Build an operator workflow
Route CAPTCHA hits to a dashboard for human review — annotate context, allow operators to solve, and feed the solved session back into the crawler for short-lived reuse. This keeps sessions legitimate and traceable.
Data hygiene, caching, and delta capture
Don’t re-scrape the same pages every hour. Be efficient.
Cache aggressively and capture deltas
Cache full responses and compute diffs. Schedule re-crawls based on page volatility: daily for listings, minutes for live feeds. Caching reduces requests, cuts costs, and lowers block risk.

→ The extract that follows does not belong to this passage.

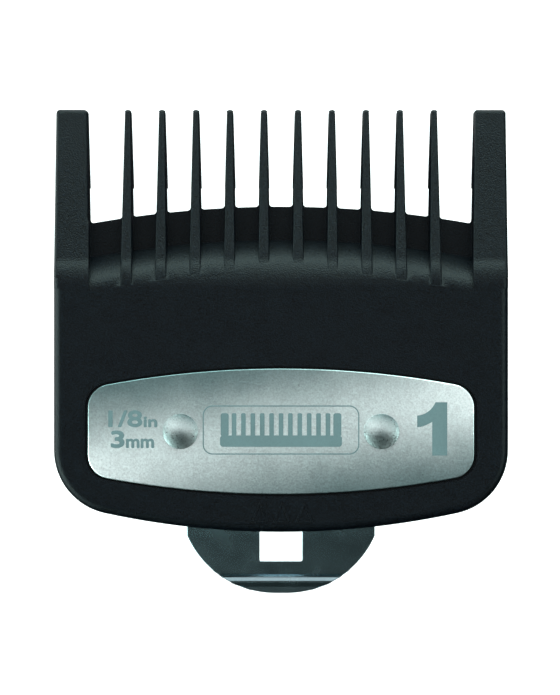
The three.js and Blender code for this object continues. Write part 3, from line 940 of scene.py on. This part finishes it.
def spring_clip(clip, plate):
    """The whole clip from one sheet: leaf, bend, run, catch, flap, bead and window."""
    middle = (LEAF_LOW.y + LEAF_HIGH.y) / 2
    line = bent_line([
        (middle, LEAF_HIGH.z + 1),
        (middle, clip.run_height, clip.bend),
        (clip.catch_foot, clip.run_height, clip.catch_round),
        (clip.catch_depth, clip.catch_height, clip.catch_round),
        (*clip.flap_bend_at, clip.flap_bend),
        (*clip.bead_top, clip.bead_crease),
        (*clip.bead_crest, clip.bead_crease),
        (*clip.bead_brow, clip.bead_round),
        (*clip.bead_foot, clip.bead_round),
        (clip.flap_end[0], clip.flap_end[1] - 0.3),
    ])
    reach = LEAF_HIGH.x + 1
    ribbon = bmesh.new()
    verts = [ribbon.verts.new((-reach, y, z)) for y, z in line]
    edges = [ribbon.edges.new(pair) for pair in zip(verts, verts[1:])]
    grown = bmesh.ops.extrude_edge_only(ribbon, edges=edges)["geom"]
    moved = [item for item in grown if isinstance(item, bmesh.types.BMVert)]
    bmesh.ops.translate(ribbon, verts=moved, vec=(2 * reach, 0, 0))
    piece = as_object(ribbon)
    wall = piece.modifiers.new("sheet", "SOLIDIFY")
    wall.thickness = clip.sheet
    wall.offset = 0
    wall.use_even_offset = True
    sheet = evaluated(piece)
    bmesh.ops.recalc_face_normals(sheet, faces=sheet.faces)
    behind = TONGUE_HIGH.y + 1
    sheet = combine(sheet, "INTERSECT", slab(clip_outline(clip), "Y", 0, behind))
    window_top = clip.catch_height + 2
    size = (2 * clip.window_half, window_top - clip.window_bottom)
    window = pill(
        *size, clip.window_corner, (0, (window_top + clip.window_bottom) / 2),
        (clip.window_front, behind))
    holes = mirrored(pin(RIVET_SPOT.x, RIVET_SPOT.z, plate.hole, LEAF_LOW.y - 1, LEAF_HIGH.y + 1))
    sheet = combine(sheet, "DIFFERENCE", window, holes)
    return bevelled(sheet, clip.edge_round, segments=2, sharper_than=50)


# ---- Materials ----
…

Normalize and validate early
Canonicalize URLs, normalize timestamps, and validate schemas at ingestion. Bad data causes re-runs; re-runs cause blocks. Fix the upstream problem: accurate parsing stops wasteful retries.
Rate-limited reindexing
If you need to rebuild index data, throttle reindexing jobs and use varied proxy routes. Spread rebuilds over days to avoid spikes that trigger defensive blocks.
Monitoring, telemetry, and incident response
You must know when a target begins to fight back.
Key signals to watch
- Sudden increase in 403/429 responses
- Elevated DNS failures or TCP resets
- Repeated CAPTCHA triggers on specific endpoints or proxies
Automated responses
Auto-scale down to conservative rates during attacks, swap proxy pools, and notify ops. Maintain a playbook: escalate to legal, pause campaigns if vendor policies are at risk, and record all mitigation steps.
Final notes: compliance, ethics, and business sense
Influencer campaigns and growth teams depend on long-term access. Short-term gains from aggressive scraping burn trust and invite bans. Build partnerships, use official data feeds when possible, and fall back to respectful scraping when needed.
Your stack should include:
- API-first design where possible
- A proxy layer with datacenter/residential/mobile options and marketplace-specialized proxies
- Headless/browser fallbacks, human-in-the-loop CAPTCHA handling, and caching/delta logic
- Monitoring dashboards and a clear incident playbook
Design for endurance, not speed. When your pipeline hums quietly for months, your marketing team can focus on insights and creative campaigns rather than firefighting blocks. That’s the real win.